Conjugated Analysis of Heat Transfer Enhancement of an Internal Blade Tip-wall with Pin Fin arrays

To improve gas turbine performance, the operating temperature has been increased continuously. However, the heat transferred to the turbine blade is substantially increased as the turbine inlet temperature is increased. Cooling methods are, therefore, much needed for the turbine blades to ensure long durability and safe operation. The blade tip region is exposed to hot gas flow, and is difficult to cool. A common way to cool the tip is to use serpentine passages with 180-degree turns under the blade tip-cap, taking advantage of the three-dimensional (3D) turning effect and impingement. Increased internal convective cooling is, however, required to increase the blade tip life.
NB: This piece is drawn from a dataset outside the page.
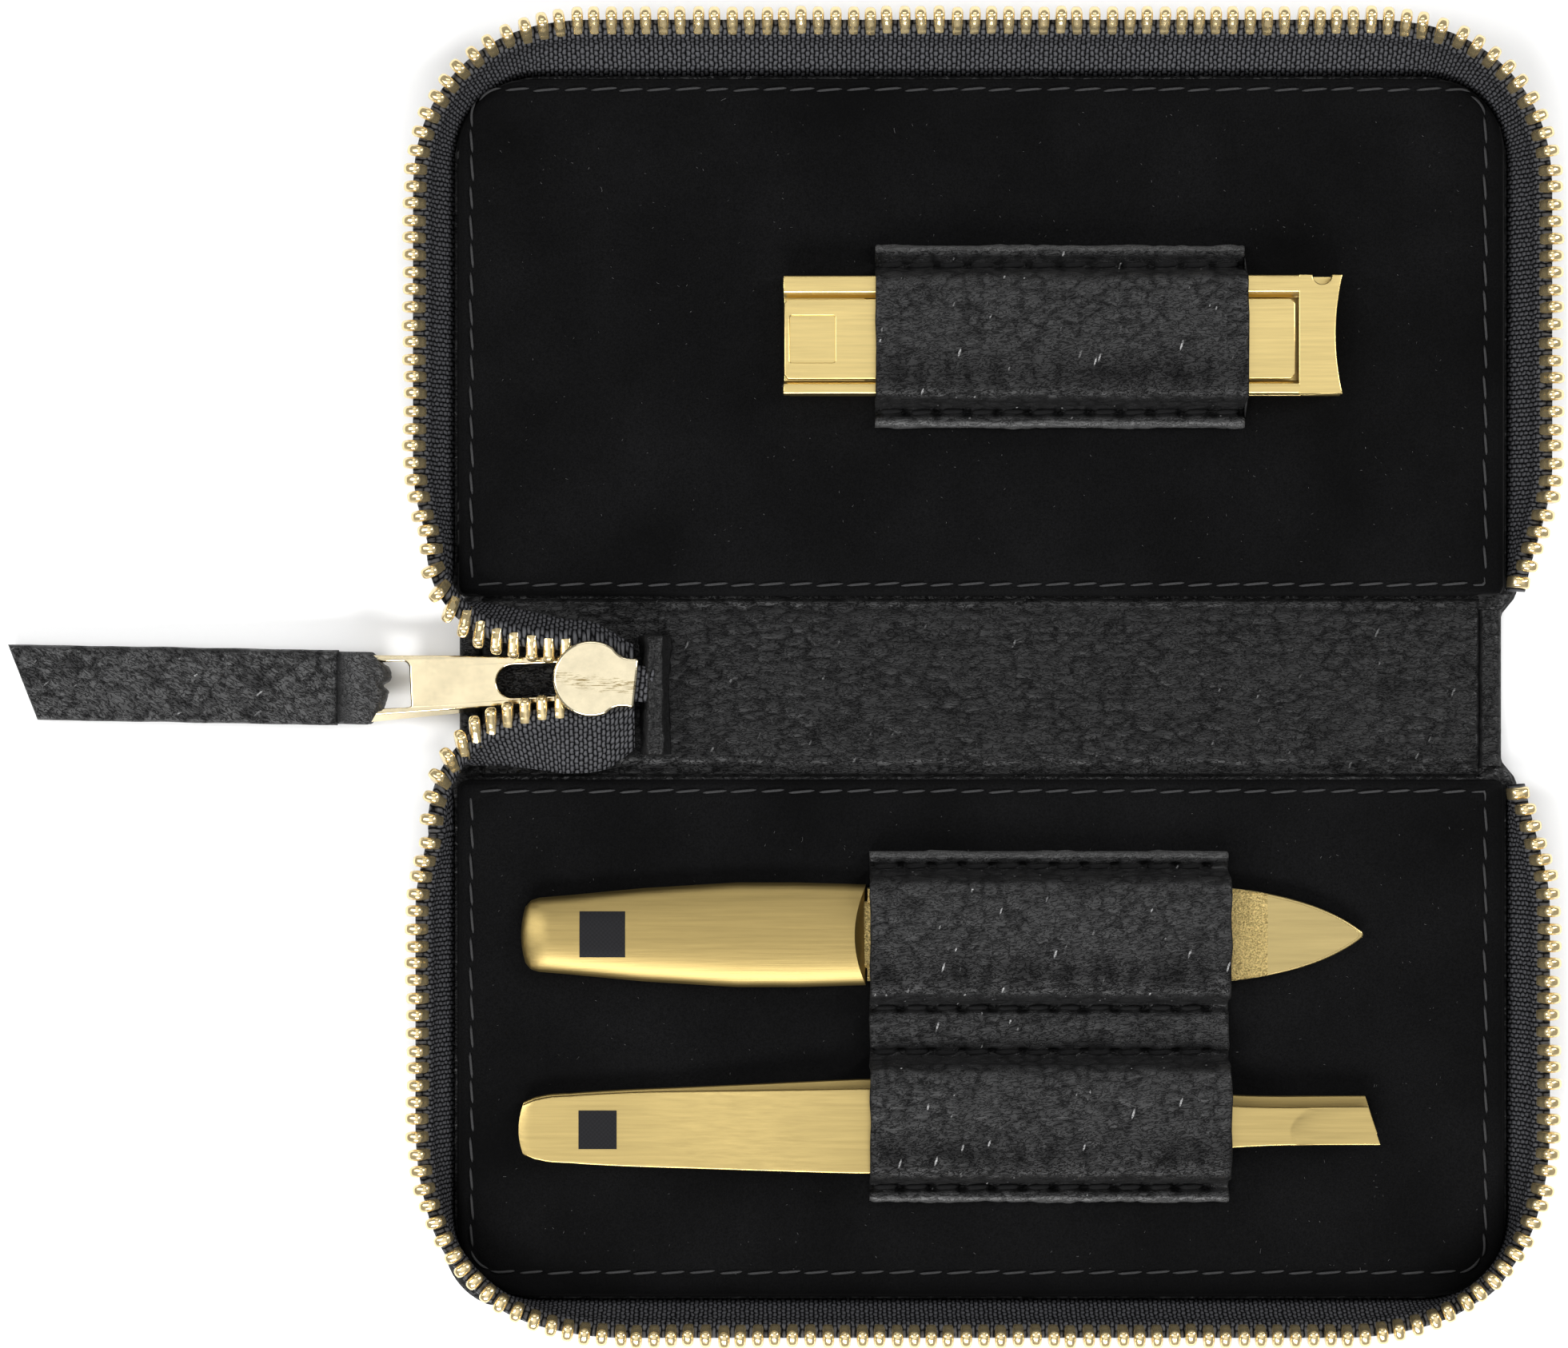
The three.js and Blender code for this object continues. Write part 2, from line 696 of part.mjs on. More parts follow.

In this paper, augmented heat transfer of a blade tip with internal pin fins has been investigated numerically using a conjugated heat transfer approach. The computational models consist of two-pass channels with 180-degree turns and pin-fin arrays mounted on the internal tip caps. The computational domain includes the fluid region and the solid pins as well as the solid tip regions. Turbulent convective heat transfer between the fluid and pins, and heat conduction within the pins and tip are simultaneously computed. The inlet Reynolds number ranges from 100,000 to 600,000. Details of the 3D fluid flow and heat transfer over the tip-walls are presented. A comparison of the overall performance of the models is presented. It was found that due to the combination of turning impingement and pin-fin crossflow, the heat transfer coefficient of the pin-finned tip is about three times higher than that of a smooth tip. This augmentation is achieved at the cost of a pressure drop penalty of 7%. With the conjugated heat transfer method, not only the simulated model is close to the experimental model, but also the distribution of the external tip heat transfer and pin-fin surface heat flux can be used in the thermal design of blade tips.